WHAT YOU HAVE TO DO:
Pull out every line in the data that has the string "body" in it.

INFORMATION SHOWN:
-.-.-

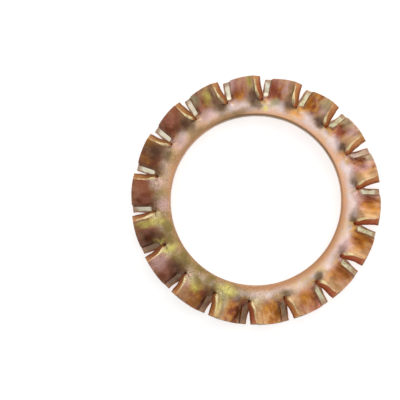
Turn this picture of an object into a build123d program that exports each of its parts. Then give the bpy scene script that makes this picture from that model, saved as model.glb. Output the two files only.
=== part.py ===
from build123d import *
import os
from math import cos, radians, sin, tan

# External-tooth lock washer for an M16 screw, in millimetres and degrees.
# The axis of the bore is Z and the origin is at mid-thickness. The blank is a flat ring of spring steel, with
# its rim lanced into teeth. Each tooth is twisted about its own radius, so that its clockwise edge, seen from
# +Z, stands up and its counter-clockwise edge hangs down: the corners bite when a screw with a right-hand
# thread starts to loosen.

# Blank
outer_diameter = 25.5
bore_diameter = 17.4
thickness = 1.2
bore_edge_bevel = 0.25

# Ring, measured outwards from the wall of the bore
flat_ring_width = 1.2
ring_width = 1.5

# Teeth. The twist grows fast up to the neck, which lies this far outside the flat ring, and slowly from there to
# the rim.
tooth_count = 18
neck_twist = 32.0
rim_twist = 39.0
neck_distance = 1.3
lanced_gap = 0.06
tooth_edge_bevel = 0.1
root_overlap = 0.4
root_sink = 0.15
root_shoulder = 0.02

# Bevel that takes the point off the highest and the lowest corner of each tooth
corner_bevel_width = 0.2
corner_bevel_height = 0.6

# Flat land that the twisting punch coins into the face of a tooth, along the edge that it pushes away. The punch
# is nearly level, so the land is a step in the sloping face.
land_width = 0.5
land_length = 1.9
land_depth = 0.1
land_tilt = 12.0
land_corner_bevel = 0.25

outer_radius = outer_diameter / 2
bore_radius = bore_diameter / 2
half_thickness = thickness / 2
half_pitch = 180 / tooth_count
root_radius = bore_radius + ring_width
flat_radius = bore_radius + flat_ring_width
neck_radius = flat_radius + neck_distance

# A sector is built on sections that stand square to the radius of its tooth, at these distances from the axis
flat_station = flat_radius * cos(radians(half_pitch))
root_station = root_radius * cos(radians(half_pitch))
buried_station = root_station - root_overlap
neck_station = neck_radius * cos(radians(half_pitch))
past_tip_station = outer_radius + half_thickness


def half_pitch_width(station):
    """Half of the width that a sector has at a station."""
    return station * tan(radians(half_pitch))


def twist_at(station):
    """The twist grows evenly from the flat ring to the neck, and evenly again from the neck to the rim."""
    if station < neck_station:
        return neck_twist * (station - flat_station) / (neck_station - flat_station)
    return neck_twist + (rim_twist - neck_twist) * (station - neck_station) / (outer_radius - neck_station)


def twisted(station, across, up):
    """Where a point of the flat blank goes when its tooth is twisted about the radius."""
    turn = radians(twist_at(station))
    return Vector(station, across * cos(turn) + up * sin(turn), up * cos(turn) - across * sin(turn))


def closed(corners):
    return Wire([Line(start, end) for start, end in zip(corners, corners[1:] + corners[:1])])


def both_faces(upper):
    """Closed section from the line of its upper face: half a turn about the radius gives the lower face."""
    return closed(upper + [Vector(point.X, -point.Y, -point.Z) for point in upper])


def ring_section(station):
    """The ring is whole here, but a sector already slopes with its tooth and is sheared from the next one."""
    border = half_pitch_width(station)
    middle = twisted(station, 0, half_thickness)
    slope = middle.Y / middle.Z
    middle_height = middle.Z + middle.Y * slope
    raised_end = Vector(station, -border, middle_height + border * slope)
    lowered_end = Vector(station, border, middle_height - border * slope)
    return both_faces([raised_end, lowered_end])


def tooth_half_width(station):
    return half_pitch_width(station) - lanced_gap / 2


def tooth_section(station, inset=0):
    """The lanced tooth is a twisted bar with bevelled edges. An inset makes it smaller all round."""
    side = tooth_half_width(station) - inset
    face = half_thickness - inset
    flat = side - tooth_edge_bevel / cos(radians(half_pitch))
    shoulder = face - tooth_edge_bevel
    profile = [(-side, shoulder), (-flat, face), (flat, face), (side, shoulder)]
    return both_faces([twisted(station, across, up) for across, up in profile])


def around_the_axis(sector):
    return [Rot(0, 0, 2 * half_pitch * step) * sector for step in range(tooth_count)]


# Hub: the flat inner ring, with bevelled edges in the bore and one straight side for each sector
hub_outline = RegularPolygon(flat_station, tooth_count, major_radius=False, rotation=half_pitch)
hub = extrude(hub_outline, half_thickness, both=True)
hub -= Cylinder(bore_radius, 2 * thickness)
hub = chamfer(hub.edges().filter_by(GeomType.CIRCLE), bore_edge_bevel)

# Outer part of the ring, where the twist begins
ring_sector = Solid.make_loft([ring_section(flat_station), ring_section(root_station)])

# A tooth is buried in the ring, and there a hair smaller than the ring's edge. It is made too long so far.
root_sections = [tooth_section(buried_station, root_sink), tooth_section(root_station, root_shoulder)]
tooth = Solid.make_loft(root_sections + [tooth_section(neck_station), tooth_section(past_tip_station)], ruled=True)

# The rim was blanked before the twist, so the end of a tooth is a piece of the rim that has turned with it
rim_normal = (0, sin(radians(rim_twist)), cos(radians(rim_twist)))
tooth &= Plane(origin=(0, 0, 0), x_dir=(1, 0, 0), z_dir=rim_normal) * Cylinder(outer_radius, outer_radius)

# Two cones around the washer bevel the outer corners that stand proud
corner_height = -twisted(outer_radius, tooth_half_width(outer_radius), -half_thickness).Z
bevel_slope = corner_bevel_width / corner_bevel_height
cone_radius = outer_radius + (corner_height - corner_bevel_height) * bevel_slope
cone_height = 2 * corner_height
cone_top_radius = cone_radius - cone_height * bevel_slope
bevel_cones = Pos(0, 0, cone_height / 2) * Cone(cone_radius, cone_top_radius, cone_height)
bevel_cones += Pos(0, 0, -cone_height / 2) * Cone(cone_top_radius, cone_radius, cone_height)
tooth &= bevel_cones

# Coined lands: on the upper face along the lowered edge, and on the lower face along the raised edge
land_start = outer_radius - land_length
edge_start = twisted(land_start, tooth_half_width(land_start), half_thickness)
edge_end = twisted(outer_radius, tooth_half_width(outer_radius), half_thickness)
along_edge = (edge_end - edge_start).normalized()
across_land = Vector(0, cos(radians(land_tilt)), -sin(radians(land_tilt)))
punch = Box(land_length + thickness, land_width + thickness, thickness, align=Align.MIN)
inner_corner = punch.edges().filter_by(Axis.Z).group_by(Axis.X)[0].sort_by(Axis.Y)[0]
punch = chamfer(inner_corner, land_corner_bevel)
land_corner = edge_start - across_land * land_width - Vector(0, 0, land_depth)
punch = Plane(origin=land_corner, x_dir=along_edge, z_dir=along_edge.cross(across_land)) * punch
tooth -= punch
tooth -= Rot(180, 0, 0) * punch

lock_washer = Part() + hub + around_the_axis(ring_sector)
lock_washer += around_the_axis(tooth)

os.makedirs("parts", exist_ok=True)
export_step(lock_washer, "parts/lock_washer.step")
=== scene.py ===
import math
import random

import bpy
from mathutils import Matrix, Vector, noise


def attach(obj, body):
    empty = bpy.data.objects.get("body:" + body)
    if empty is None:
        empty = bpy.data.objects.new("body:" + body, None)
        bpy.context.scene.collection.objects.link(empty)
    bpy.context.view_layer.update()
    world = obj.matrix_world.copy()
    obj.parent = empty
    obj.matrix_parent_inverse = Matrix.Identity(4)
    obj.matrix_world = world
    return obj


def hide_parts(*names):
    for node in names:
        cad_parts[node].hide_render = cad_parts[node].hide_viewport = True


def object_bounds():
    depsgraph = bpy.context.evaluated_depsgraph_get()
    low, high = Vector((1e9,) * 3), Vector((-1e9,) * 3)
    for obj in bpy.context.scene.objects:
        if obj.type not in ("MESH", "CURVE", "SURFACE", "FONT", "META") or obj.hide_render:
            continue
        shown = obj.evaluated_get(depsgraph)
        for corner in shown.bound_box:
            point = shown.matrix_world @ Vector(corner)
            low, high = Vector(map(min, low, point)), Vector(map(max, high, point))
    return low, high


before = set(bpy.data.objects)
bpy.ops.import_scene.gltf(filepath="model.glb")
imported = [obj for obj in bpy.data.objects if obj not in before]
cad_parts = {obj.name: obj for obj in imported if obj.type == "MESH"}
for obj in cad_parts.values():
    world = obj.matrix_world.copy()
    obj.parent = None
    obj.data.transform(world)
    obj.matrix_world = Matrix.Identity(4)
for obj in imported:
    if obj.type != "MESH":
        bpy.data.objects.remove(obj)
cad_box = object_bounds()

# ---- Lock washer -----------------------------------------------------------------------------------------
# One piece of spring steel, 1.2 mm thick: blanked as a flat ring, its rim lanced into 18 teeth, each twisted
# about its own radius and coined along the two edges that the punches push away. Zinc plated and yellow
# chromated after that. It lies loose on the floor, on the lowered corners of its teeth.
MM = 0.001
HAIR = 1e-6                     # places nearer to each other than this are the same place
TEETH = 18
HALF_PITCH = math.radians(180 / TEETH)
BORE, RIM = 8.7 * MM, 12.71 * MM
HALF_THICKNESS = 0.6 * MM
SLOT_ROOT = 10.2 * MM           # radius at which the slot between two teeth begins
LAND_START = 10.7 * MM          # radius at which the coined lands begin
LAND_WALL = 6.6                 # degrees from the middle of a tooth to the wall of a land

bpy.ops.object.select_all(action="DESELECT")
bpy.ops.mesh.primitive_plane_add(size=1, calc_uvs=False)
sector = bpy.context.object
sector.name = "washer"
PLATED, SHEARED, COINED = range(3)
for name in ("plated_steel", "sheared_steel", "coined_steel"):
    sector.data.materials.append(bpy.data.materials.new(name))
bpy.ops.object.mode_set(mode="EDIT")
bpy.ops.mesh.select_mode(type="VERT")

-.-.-

EXERCISE OUTPUT:
def attach(obj, body):
    empty = bpy.data.objects.get("body:" + body)
        empty = bpy.data.objects.new("body:" + body, None)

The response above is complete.